As a change agent, the leader encourages changes in processes, systems, and procedures. The goal is to increase quality, reduce waste, and improve profitability. She cannot do this alone. Thus, not only does she understand how her own team works, based on its mission, but she also recognizes her interconnections with other teams in the organization. Understanding the perspectives of other functions within the organization is an important pre-requisite for the leader as change agent.

People won't change things unless it is of value to them. Therefore, the leader must rekindle the idea of hope in the minds of other leaders. She must find ways to encourage them to find solutions. The changes that result, benefit the whole organization. They are accomplished in concert.

Leadership for Today
Leadership in today's world requires the addition of relationship and coaching skills. Some people, often women, seem to come by these skills naturally. They do not replace the rational skills of planning, coordinating, directing, and analysis that have been staples in the past. With constant change as a significant variable in any organizational effort, building relationships, resiliency, adaptability and flexibility, keeping hope alive, and perseverance despite set backs have actually become survival skills.

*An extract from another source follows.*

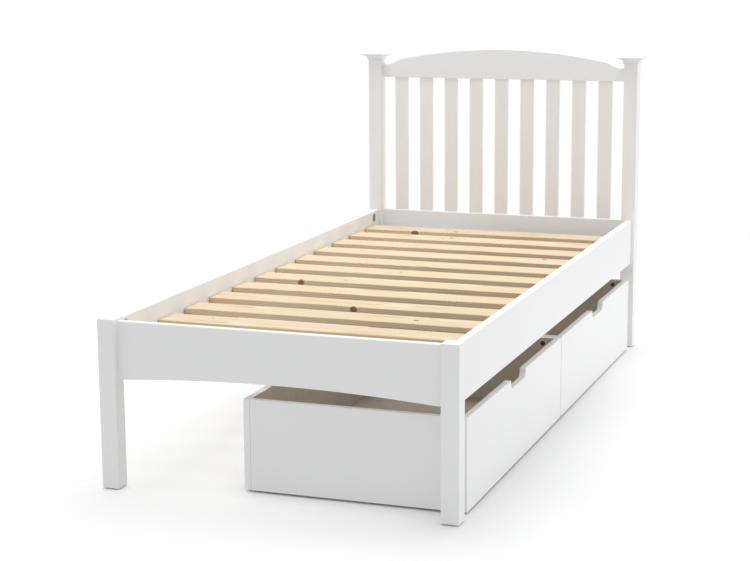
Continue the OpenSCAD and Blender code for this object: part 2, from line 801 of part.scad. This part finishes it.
head_post_left();
head_post_right();
post_cap_left();
post_cap_right();
headboard_top_rail();
headboard_bottom_rail();
headboard_slat(0);  // headboard_slat_1
headboard_slat(1);  // headboard_slat_2
headboard_slat(2);  // headboard_slat_3
headboard_slat(3);  // headboard_slat_4
headboard_slat(4);  // headboard_slat_5
headboard_slat(5);  // headboard_slat_6
headboard_slat(6);  // headboard_slat_7
headboard_slat(7);  // headboard_slat_8
headboard_slat(8);  // headboard_slat_9
foot_leg_left();
foot_leg_right();
foot_rail();
side_rail_left();
side_rail_right();
slat_ledger_left();
slat_ledger_right();
base_slat(0);  // base_slat_1
base_slat(1);  // base_slat_2
base_slat(2);  // base_slat_3
base_slat(3);  // base_slat_4
base_slat(4);  // base_slat_5
base_slat(5);  // base_slat_6
base_slat(6);  // base_slat_7
base_slat(7);  // base_slat_8
base_slat(8);  // base_slat_9
base_slat(9);  // base_slat_10
base_slat(10);  // base_slat_11
base_slat(11);  // base_slat_12
rail_studs();
stud_washers();
stud_nuts();
base_screws();
leg_glides();
drawer_front(0);  // drawer_1_front
drawer_back(0);  // drawer_1_back
other_side(0) drawer_side(0);  // drawer_1_foot_side
drawer_side(0);  // drawer_1_head_side
drawer_base(0);  // drawer_1_base
drawer_cam_fittings(0);  // drawer_1_cam_fittings
drawer_castor_brackets(0);  // drawer_1_castor_brackets
drawer_castor_axles(0);  // drawer_1_castor_axles
drawer_front_wheels(0);  // drawer_1_front_wheels
drawer_rear_wheels(0);  // drawer_1_rear_wheels
drawer_front(1);  // drawer_2_front
drawer_back(1);  // drawer_2_back
other_side(1) drawer_side(1);  // drawer_2_foot_side
drawer_side(1);  // drawer_2_head_side
drawer_base(1);  // drawer_2_base
drawer_cam_fittings(1);  // drawer_2_cam_fittings
drawer_castor_brackets(1);  // drawer_2_castor_brackets
drawer_castor_axles(1);  // drawer_2_castor_axles
drawer_front_wheels(1);  // drawer_2_front_wheels
drawer_rear_wheels(1);  // drawer_2_rear_wheels
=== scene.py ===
"""Looks of a single bed frame: satin white paint, bare pine slats, fittings and drawer castors.

Metres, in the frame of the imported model: +Z up, +X the drawer side, +Y from foot to head.
"""
import json
import math
import random

import bmesh
import bpy
from mathutils import Euler, Matrix, Vector


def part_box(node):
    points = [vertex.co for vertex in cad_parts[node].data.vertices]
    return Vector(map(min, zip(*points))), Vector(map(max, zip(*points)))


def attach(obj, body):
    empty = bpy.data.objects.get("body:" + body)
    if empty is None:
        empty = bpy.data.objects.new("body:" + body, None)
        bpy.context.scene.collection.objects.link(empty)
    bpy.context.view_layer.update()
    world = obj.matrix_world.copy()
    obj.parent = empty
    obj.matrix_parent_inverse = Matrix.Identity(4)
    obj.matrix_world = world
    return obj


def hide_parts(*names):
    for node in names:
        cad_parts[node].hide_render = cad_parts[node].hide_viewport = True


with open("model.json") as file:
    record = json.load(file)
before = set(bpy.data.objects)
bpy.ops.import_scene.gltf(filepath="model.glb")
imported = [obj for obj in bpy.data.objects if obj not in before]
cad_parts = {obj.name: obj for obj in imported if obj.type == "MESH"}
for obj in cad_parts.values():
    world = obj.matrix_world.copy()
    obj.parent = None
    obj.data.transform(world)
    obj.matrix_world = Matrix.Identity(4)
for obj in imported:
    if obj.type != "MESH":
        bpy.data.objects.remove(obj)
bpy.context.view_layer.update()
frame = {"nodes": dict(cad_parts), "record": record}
nodes = frame["nodes"]

MM = 0.001
random.seed(7)


# ---------------------------------------------------------------- camera and light

FILM_WIDTH = 36        # mm
FOCAL_LENGTH = 84.87   # mm
CAMERA_TURN = 19.93    # degrees, to the left of straight ahead
CAMERA_DOWN = 10.81    # degrees
CAMERA_ROLL = -0.41    # degrees
CAMERA_RIGHT = 1.710   # metres, from the bed's middle line
CAMERA_BACK = 3.955    # metres, from the front of the foot legs
CAMERA_HEIGHT = 1.405  # metres


def make_camera():
    """The standing photographer's view, from the foot end and the drawer side."""
    leg_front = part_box("foot_leg_left")[0].y
    data = bpy.data.cameras.new("camera")
    data.sensor_width = FILM_WIDTH
    data.lens = FOCAL_LENGTH
    camera = bpy.data.objects.new("camera", data)
    bpy.context.scene.collection.objects.link(camera)
    tilt = math.radians(90 - CAMERA_DOWN)
    aim = Euler((tilt, 0, math.radians(CAMERA_TURN))).to_matrix().to_4x4()
    roll = Matrix.Rotation(math.radians(CAMERA_ROLL), 4, "Z")
    place = Matrix.Translation((CAMERA_RIGHT, leg_front - CAMERA_BACK, CAMERA_HEIGHT))
    camera.matrix_world = place @ aim @ roll
    bpy.context.scene.camera = camera


def area_light(name, at, target, size, power):
    """A square softbox that stands at one point and faces another."""
    data = bpy.data.lights.new(name, "AREA")
    data.shape = "SQUARE"
    data.size = size
    data.energy = power
    light = bpy.data.objects.new(name, data)
    bpy.context.scene.collection.objects.link(light)
    light.location = at
    light.rotation_euler = (Vector(target) - Vector(at)).to_track_quat("-Z", "Y").to_euler()


def make_world(shown, light):
    """A white studio: its walls look plain white, and light the bed more softly than they look."""
    world = bpy.data.worlds.new("studio")
    world.use_nodes = True
    tree = world.node_tree
    tree.nodes.clear()
    path = tree.nodes.new("ShaderNodeLightPath")
    wall = tree.nodes.new("ShaderNodeBackground")
    wall.inputs["Color"].default_value = (1, 1, 1, 1)
    wall.inputs["Strength"].default_value = shown
    glow = tree.nodes.new("ShaderNodeBackground")
    glow.inputs["Color"].default_value = (0.985, 0.99, 1.0, 1)
    glow.inputs["Strength"].default_value = light
    mix = tree.nodes.new("ShaderNodeMixShader")
    out = tree.nodes.new("ShaderNodeOutputWorld")
    tree.links.new(path.outputs["Is Camera Ray"], mix.inputs[0])
    tree.links.new(glow.outputs[0], mix.inputs[1])
    tree.links.new(wall.outputs[0], mix.inputs[2])
    tree.links.new(mix.outputs[0], out.inputs["Surface"])
    bpy.context.scene.world = world


# ---------------------------------------------------------------- materials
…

The economic and demographic realities of our times require the addition of these skills to the traditional management and leadership skills. Where loyalty is fragile, the work ethic in flux and the employment contract ill-defined, command and control attitudes from leaders will not be successful. Collaboration, cooperation, being inspired by the vision and providing room for challenge and innovation will create the results needed in an ever changing world. We will succeed in the marketplace when rational leadership strategies are wedded to relationship leadership strategies. It is essential that we value both in order to keep hope alive in an ever changing world.